Objective
Copy down all of the data underneath, exactly as shown.
::::::::::
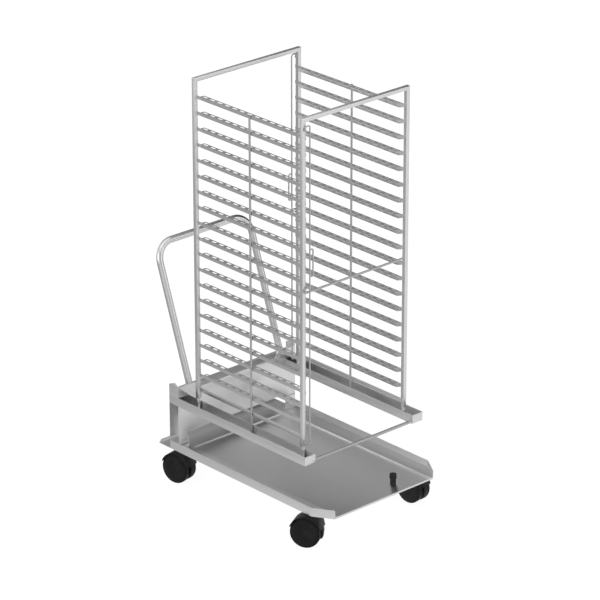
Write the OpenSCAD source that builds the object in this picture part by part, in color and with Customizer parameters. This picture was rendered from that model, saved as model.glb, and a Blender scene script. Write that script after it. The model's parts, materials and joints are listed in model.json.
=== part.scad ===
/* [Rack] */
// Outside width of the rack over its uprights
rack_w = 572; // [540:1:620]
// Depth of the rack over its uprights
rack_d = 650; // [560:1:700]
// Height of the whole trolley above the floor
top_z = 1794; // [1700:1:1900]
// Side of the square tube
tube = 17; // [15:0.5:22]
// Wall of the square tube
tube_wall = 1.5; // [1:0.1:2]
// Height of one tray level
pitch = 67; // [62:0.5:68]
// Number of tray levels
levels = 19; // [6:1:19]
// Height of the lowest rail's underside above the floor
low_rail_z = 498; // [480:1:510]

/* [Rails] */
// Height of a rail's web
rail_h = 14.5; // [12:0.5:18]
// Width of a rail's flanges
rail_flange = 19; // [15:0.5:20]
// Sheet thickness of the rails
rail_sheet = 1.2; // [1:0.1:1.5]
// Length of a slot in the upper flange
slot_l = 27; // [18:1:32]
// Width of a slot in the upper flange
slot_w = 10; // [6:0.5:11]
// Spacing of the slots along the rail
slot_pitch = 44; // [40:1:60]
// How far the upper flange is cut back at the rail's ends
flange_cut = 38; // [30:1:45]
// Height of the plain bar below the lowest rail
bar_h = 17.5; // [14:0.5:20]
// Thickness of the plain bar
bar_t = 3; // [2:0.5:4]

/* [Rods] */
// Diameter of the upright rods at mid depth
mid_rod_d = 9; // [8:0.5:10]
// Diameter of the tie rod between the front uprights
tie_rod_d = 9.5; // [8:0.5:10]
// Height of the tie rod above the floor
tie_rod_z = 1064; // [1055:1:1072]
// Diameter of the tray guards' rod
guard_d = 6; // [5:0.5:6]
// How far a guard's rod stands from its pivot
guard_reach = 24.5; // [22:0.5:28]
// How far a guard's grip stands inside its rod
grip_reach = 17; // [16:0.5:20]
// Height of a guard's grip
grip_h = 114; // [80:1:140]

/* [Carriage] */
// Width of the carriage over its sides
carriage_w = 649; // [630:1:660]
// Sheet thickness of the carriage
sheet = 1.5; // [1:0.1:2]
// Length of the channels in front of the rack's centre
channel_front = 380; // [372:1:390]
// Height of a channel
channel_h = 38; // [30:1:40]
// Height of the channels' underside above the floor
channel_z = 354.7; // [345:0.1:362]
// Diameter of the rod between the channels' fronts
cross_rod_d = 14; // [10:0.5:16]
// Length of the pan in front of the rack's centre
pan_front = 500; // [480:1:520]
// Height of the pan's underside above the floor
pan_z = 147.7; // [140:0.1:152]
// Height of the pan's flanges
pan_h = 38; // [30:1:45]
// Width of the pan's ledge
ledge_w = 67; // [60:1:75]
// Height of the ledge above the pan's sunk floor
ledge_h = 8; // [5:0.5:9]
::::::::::
Correct output
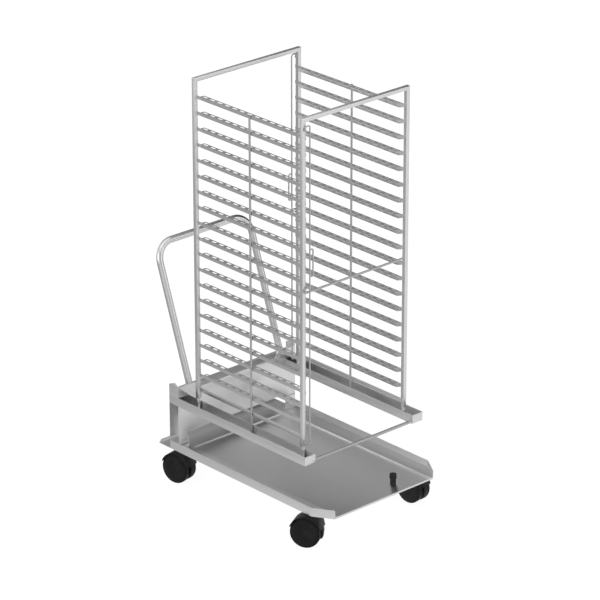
Write the OpenSCAD source that builds the object in this picture part by part, in color and with Customizer parameters. This picture was rendered from that model, saved as model.glb, and a Blender scene script. Write that script after it. The model's parts, materials and joints are listed in model.json.
=== part.scad ===
/* [Rack] */
// Outside width of the rack over its uprights
rack_w = 572; // [540:1:620]
// Depth of the rack over its uprights
rack_d = 650; // [560:1:700]
// Height of the whole trolley above the floor
top_z = 1794; // [1700:1:1900]
// Side of the square tube
tube = 17; // [15:0.5:22]
// Wall of the square tube
tube_wall = 1.5; // [1:0.1:2]
// Height of one tray level
pitch = 67; // [62:0.5:68]
// Number of tray levels
levels = 19; // [6:1:19]
// Height of the lowest rail's underside above the floor
low_rail_z = 498; // [480:1:510]

/* [Rails] */
// Height of a rail's web
rail_h = 14.5; // [12:0.5:18]
// Width of a rail's flanges
rail_flange = 19; // [15:0.5:20]
// Sheet thickness of the rails
rail_sheet = 1.2; // [1:0.1:1.5]
// Length of a slot in the upper flange
slot_l = 27; // [18:1:32]
// Width of a slot in the upper flange
slot_w = 10; // [6:0.5:11]
// Spacing of the slots along the rail
slot_pitch = 44; // [40:1:60]
// How far the upper flange is cut back at the rail's ends
flange_cut = 38; // [30:1:45]
// Height of the plain bar below the lowest rail
bar_h = 17.5; // [14:0.5:20]
// Thickness of the plain bar
bar_t = 3; // [2:0.5:4]

/* [Rods] */
// Diameter of the upright rods at mid depth
mid_rod_d = 9; // [8:0.5:10]
// Diameter of the tie rod between the front uprights
tie_rod_d = 9.5; // [8:0.5:10]
// Height of the tie rod above the floor
tie_rod_z = 1064; // [1055:1:1072]
// Diameter of the tray guards' rod
guard_d = 6; // [5:0.5:6]
// How far a guard's rod stands from its pivot
guard_reach = 24.5; // [22:0.5:28]
// How far a guard's grip stands inside its rod
grip_reach = 17; // [16:0.5:20]
// Height of a guard's grip
grip_h = 114; // [80:1:140]

/* [Carriage] */
// Width of the carriage over its sides
carriage_w = 649; // [630:1:660]
// Sheet thickness of the carriage
sheet = 1.5; // [1:0.1:2]
// Length of the channels in front of the rack's centre
channel_front = 380; // [372:1:390]
// Height of a channel
channel_h = 38; // [30:1:40]
// Height of the channels' underside above the floor
channel_z = 354.7; // [345:0.1:362]
// Diameter of the rod between the channels' fronts
cross_rod_d = 14; // [10:0.5:16]
// Length of the pan in front of the rack's centre
pan_front = 500; // [480:1:520]
// Height of the pan's underside above the floor
pan_z = 147.7; // [140:0.1:152]
// Height of the pan's flanges
pan_h = 38; // [30:1:45]
// Width of the pan's ledge
ledge_w = 67; // [60:1:75]
// Height of the ledge above the pan's sunk floor
ledge_h = 8; // [5:0.5:9]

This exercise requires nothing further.